Devastated, the Grimmer family unsuccessfully lobbied NSW Attorney General Mark Speakman to have a new trial held, then launched a public petition online calling for Mercury to face a judge and jury.
Following the collapse of the trial, the police announced a major case review and a $1million reward for information leading to a conviction.
He calls or messages me every day now. He is there for the grandkids. I can have a conversation with him. I couldn’t before. It is very different.
In January 2020, in an emotional ceremony, Ricki, Stephen, Paul and other family members unveiled a memorial plaque to Cheryl on Fairy Meadow beach.
It reads: “To this day, her loss continues to haunt her family and is unforgotten by the local community.”
It’s now, 52 years since Cheryl vanished on that sunny day, and the Grimmer family is still in a painful limbo, feeling frustrated and angry.
The ripple effect of Cheryl’s disappearance remains profound for Melanie, who suffers from anxiety and struggles to let her children Ethan, 11, Frank, nine, Olivia, four, and Tristan, two, out of her sight.
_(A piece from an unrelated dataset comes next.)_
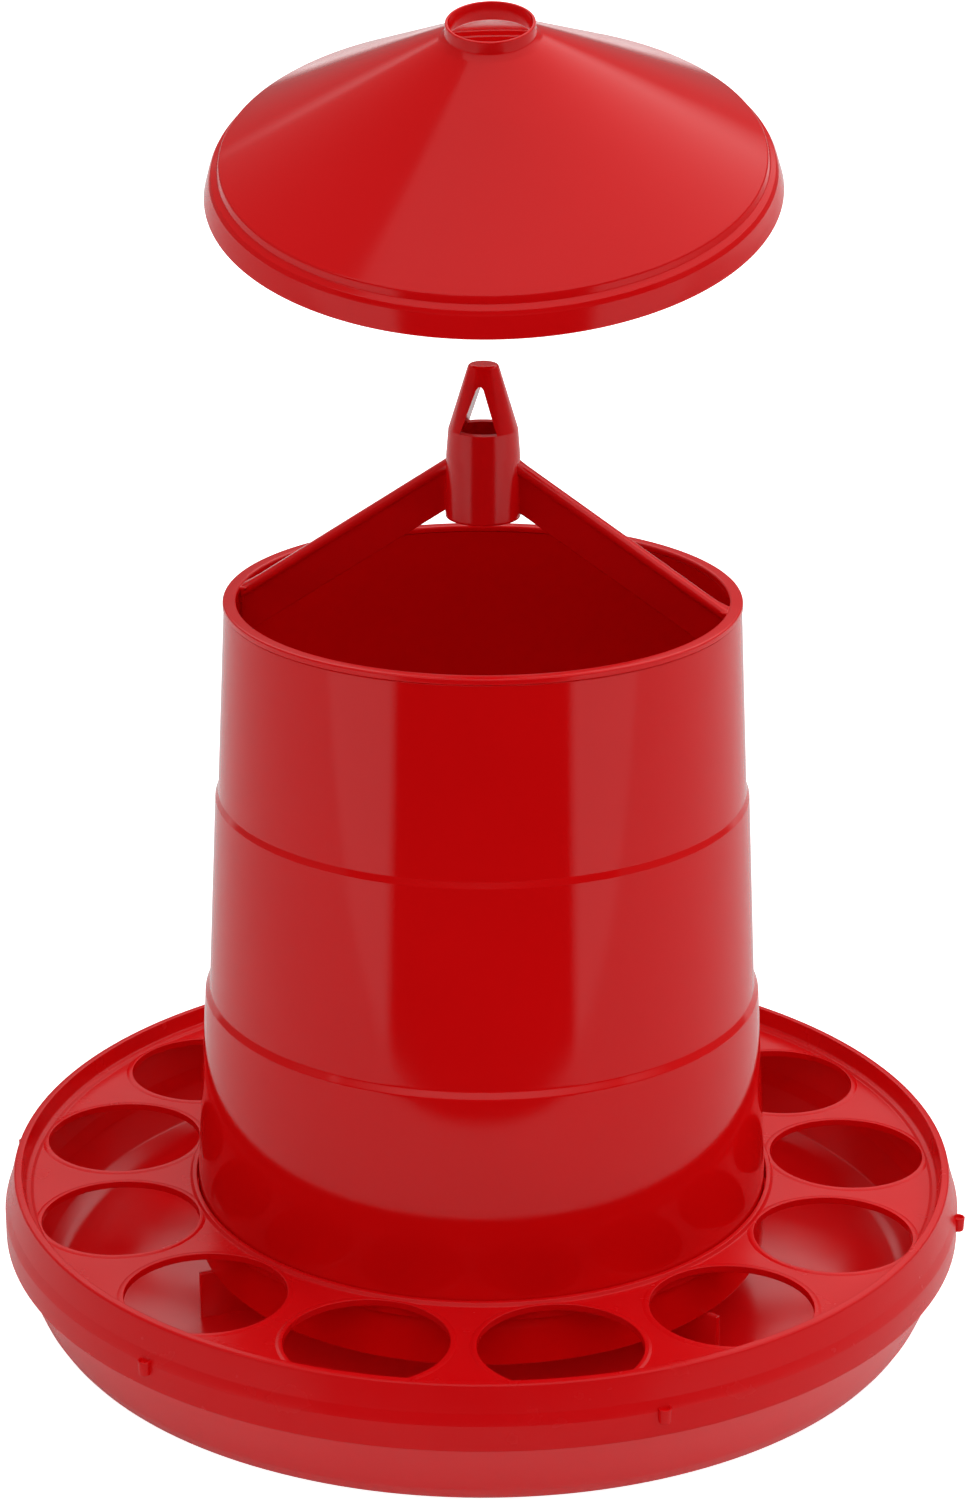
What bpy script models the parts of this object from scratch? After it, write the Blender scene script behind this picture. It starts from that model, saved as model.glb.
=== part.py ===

Her husband Ben is a volunteer lifeguard at Fairy Meadow beach.
“When we go there with the kids, we are like hawks,” she says. “We are constantly watching, and the kids pick up on that anxiety.”
Melanie has come to accept Cheryl is dead and it’s unlikely her remains will ever be found. However, she believes she owes it to the aunt she never met to keep her name and memory alive.
“I teach my children that, although Cheryl is lost, this is who she was and this is the history. They will teach their children and Cheryl will live on.
“If we forget, she fades away — and I don’t want that to happen.”